What’s a capable frontiers woman who’s a crack-shot with a rifle to do? According to this film, the answer is deposit her young child at a neighbouring farm and find a nice, strong, taciturn man to help protect herself and her husband. This she does in the form of Joel Edgerton and it’s at this point the film shifts from a feminist riff on Shane or Unforgiven to a boring relationship drama hamstrung by a flash-backing structure that seems more interested in sketching out Portman and Edgerton’s easily guessable history than dramatising the threat at hand. Given this threat is personified by a reliably awful Ewan McGregor, though, perhaps there’s good reason for not dwelling on it. He plays the leader of the aforementioned Bishop Boys and with his dyed-black hair, made-for-twirling moustache, and that’ll-do American accent, he’s about as menacing as a child playing dress-up.
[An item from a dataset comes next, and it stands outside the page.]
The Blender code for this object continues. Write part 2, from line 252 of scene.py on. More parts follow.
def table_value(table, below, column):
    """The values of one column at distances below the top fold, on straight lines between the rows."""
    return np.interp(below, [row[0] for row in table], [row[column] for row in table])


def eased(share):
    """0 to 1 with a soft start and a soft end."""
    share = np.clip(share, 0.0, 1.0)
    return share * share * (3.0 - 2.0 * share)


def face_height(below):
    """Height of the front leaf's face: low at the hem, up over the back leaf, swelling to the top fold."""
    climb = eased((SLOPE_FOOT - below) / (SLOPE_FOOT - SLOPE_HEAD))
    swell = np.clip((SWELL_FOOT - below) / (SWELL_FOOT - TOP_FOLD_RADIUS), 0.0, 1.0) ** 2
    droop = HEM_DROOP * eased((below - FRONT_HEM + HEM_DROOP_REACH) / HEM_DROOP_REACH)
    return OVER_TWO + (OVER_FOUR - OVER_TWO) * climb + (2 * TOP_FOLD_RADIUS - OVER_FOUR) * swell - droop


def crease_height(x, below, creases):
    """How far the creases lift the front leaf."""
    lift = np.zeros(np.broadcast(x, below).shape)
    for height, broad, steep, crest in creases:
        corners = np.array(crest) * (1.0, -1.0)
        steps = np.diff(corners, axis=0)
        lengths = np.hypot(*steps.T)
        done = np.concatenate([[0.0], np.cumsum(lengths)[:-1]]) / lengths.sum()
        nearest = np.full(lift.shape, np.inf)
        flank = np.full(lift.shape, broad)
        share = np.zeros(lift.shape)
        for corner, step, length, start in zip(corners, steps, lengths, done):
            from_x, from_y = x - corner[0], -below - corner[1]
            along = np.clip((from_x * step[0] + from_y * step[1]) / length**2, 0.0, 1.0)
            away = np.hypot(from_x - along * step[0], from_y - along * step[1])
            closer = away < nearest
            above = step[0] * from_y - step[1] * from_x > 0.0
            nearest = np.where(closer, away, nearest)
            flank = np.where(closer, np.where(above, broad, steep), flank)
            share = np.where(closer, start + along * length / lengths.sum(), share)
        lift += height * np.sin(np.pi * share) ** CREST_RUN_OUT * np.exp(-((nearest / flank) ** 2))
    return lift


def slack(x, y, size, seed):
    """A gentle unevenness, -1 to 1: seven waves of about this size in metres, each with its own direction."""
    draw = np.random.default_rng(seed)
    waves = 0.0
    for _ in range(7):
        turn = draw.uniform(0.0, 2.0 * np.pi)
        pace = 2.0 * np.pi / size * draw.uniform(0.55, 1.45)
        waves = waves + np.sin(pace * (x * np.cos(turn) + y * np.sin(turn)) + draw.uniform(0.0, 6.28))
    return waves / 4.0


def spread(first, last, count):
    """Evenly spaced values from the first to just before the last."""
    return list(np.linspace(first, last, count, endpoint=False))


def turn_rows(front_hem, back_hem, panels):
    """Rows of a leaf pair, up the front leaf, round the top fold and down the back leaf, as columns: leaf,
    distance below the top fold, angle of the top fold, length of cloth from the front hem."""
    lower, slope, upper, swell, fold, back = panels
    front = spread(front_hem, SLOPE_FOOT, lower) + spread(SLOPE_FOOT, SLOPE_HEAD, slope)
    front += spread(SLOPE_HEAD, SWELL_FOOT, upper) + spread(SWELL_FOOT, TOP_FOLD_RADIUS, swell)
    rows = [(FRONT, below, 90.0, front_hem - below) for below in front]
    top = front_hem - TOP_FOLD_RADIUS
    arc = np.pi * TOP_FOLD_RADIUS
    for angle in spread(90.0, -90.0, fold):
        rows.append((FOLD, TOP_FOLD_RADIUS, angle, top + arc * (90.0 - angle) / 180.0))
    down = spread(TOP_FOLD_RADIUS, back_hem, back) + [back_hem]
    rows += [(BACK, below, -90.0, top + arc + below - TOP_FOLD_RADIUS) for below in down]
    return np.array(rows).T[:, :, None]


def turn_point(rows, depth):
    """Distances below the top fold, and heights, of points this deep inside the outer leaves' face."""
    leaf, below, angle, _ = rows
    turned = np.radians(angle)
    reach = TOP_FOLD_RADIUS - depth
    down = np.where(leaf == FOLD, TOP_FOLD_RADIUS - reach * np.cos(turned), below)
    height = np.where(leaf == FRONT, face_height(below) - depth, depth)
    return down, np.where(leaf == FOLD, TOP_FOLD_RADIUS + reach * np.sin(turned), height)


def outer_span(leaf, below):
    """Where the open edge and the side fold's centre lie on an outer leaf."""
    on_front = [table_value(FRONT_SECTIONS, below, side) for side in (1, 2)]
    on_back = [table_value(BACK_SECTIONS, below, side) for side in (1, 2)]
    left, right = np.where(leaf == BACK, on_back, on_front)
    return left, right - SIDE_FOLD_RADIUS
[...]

McGregor pops up again in Miles Ahead (**), Don Cheadle’s impressionistic film about jazz hero Miles Davis. The film deserves some credit for rigorously avoiding the biopic route with a concept that attempts to visualise the wild, chaotic and extemporaneous nature of Davis’s music. But the made-up thriller plot Cheadle devises to do this – involving the increasingly frenetic attempts of Davis (Cheadle) to retrieve some stolen session tapes – hits too many bum notes, in a large part thanks to McGregor, who is somewhat unconvincing as a Scottish journalist attempting to blag his way into writing a profile piece on Davis’s comeback for Rolling Stone magazine. Admirable idea. Sketchy execution.
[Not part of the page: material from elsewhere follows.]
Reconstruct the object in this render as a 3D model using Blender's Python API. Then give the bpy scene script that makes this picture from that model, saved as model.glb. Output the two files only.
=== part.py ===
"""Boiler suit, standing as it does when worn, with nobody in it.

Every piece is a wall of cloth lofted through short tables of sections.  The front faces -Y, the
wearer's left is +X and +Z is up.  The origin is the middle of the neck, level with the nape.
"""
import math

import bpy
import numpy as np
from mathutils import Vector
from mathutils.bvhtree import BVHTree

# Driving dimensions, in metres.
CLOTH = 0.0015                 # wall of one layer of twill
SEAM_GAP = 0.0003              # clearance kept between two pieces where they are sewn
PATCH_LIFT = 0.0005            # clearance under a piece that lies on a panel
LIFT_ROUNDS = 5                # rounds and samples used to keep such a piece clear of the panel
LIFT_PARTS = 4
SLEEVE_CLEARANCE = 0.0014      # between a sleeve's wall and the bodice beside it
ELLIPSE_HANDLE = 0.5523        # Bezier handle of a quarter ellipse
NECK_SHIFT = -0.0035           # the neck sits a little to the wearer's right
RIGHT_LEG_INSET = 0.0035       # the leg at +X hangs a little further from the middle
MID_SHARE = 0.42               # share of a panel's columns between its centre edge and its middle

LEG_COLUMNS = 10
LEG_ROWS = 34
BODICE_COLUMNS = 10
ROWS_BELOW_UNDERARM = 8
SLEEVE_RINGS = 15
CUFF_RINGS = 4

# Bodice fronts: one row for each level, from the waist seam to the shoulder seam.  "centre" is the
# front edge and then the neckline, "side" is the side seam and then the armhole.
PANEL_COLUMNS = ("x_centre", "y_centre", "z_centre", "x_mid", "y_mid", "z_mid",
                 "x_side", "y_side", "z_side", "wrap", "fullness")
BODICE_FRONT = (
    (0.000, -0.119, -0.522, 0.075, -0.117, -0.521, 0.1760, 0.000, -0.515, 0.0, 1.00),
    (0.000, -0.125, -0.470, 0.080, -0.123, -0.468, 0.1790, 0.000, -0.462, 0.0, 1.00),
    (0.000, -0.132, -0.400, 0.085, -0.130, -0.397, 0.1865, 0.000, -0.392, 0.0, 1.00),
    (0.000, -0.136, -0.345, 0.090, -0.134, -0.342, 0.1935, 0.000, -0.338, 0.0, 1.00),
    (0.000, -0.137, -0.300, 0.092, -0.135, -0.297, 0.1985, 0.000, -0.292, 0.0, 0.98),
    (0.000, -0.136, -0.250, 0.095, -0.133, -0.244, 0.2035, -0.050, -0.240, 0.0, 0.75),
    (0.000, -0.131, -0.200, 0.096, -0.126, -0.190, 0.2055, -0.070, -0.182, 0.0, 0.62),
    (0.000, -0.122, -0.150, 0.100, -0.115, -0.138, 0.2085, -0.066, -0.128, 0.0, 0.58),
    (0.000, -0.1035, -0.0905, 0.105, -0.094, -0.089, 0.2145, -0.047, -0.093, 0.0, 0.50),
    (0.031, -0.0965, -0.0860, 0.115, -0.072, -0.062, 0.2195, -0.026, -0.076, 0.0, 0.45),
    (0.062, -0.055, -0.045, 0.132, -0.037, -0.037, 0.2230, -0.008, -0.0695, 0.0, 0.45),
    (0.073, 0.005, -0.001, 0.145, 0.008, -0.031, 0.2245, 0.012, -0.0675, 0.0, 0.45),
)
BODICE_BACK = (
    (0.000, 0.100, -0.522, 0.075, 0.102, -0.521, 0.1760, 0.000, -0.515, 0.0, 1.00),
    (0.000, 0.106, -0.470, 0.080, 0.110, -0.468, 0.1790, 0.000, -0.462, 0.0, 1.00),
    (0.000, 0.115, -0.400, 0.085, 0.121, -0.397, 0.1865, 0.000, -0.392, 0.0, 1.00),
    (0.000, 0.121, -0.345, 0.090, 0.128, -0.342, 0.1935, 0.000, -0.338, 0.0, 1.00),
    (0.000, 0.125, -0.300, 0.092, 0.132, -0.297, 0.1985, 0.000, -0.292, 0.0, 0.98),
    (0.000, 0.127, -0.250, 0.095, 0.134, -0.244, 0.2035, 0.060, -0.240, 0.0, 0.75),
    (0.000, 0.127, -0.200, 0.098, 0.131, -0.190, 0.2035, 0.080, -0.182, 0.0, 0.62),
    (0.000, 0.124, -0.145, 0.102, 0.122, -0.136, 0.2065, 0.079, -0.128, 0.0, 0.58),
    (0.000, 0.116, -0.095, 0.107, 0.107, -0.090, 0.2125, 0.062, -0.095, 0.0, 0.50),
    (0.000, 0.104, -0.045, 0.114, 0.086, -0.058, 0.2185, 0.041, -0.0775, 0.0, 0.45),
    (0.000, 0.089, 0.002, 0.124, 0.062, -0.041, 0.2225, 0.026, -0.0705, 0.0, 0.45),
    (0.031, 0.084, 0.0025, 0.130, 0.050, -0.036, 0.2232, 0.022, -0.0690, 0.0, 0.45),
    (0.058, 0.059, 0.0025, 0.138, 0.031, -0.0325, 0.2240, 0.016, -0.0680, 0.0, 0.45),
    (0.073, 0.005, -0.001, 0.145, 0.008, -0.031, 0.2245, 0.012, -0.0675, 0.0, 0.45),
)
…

Still, it’s not as sketchy as Bastille Day (**), a trashy action film about a massive terrorist attack on Paris that has been somewhat overtaken by current events. Tasteless as that sounds, the film is interesting in as much as it marks streaming service Amazon Prime’s first major foray into feature film production, something rivals Netflix dipped their toe into last year with the acclaimed Idris Elba-starring Beasts of No Nation. Coincidentally, Amazon has tapped Elba to star in Bastille Day, but there the similarity ends. More London Has Fallen or Taken 2 than Bourne or Bond, the film casts Elba as a maverick, rule-breaking CIA agent charged with bringing in a con-artist who inadvertently embroils himself in a terrorist plot after stealing a bag containing a set-to-detonate bomb. It’s a bit of a Euro-pudding, its plot twists borrowed mostly from the Die Hard films, but Elba almost makes it worth seeing. He’s got plenty of charisma, attacks some of the terrible dialogue with his tongue firmly implanted in his cheek, and is a bruising and muscular screen presence, towering over many of his co-stars. If someone would only give him a good commercial blockbuster franchise, he’d make it fly.
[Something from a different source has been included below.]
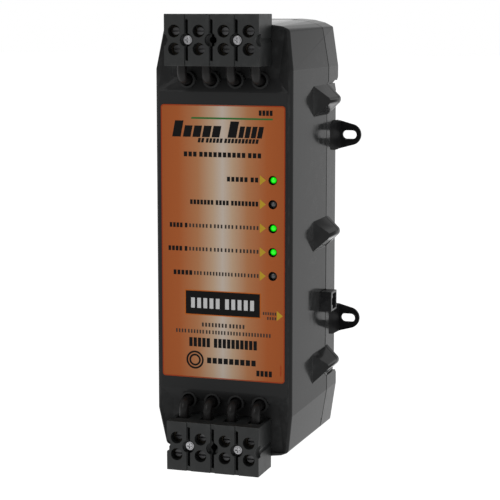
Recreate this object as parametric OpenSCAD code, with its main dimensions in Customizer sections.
// Hard-wired surge protector for a camper's 50 A supply: a two-part plastic
// box on two slotted wall straps, with a four-pole terminal block at each end.
// The wall plane is y = 0, the label faces -Y, and the line block is at the top (+Z).

/* [Housing] */
// Width of the box across its side walls
body_w = 90.6; // [86:0.2:96]
// Height of the box over its domed ends
body_h = 281.6; // [276:0.2:290]
// Distance from the wall to the label face
body_d = 108; // [104:1:116]
// Width of the box at its narrowed ends
end_w = 83.8; // [80:0.2:86]
// Height of the stretch that has the full width
full_w_h = 218.8; // [214:0.2:222]
// Thickness of the moulded walls
wall = 2.5; // [2.2:0.1:2.8]
// Radius of the upright front corners
corner_r = 3.5; // [2.5:0.1:4]
// Distance from the wall to the joint between cover and rear shell
joint_d = 27.7; // [26:0.1:30]
// How much nearer the wall that joint runs at the two ends
joint_step = 4; // [3:0.1:4.5]
// Thickness of the seal in the joint
gasket_t = 1; // [0.8:0.1:1.2]
// Height of the middle of the rear shell, which stands off the wall
middle_h = 196; // [190:1:198]
// How far that middle stands off the wall
middle_gap = 5.5; // [5:0.1:6]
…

Actually, Elba is pretty good in The Jungle Book (***), Jon Favreau’s live-action remake of the 1967 Disney animated classic, itself adapted from Rudyard Kipling’s short story collection of the same name. He voices the villainous tiger Shere Khan and he complements the meticulous CGI beautifully, infusing the fire-scarred feline with just the right level of fearsomeness to make man-cub Mowgli’s journey convincingly perilous and scary (in a family friendly way of course). The rest of the cast is spot on too, particularly Scarlett Johansson as the seductive snake Kaa, Bill Murray as the laid-back bear Baloo and – in the film’s most inspired choice – Christopher Walken as King Louis, the original King of the Swingers. Favreau makes room for that song and Bear Necessities, and there are some nice comedic touches too, even if over-familiarity with the basic story means it doesn’t always feel like the most vital piece of filmmaking.

Finally this week, Louder Than Bombs (***) is the English-language debut for up-and-coming Danish filmmaker Joachim Trier (Reprise, Oslo, August 31st). A family drama about the strange way grief can manifest itself, it stars Gabriel Byrne as a former actor contemplating how best to confront the truth about the death of his acclaimed photographer wife (Isabelle Huppert), whose suicidal tendencies he’s kept from sons Jonah (Jesse Eisenberg) and the still-at-school Conrad (Devin Druid). Though that plot requires a bit of suspension of disbelief on the viewer’s part, the way the film explores the distorting effect of memory is nicely done and Eisenberg, riffing once again on his innate unlikeability, makes his character’s curious behaviour strangely compelling.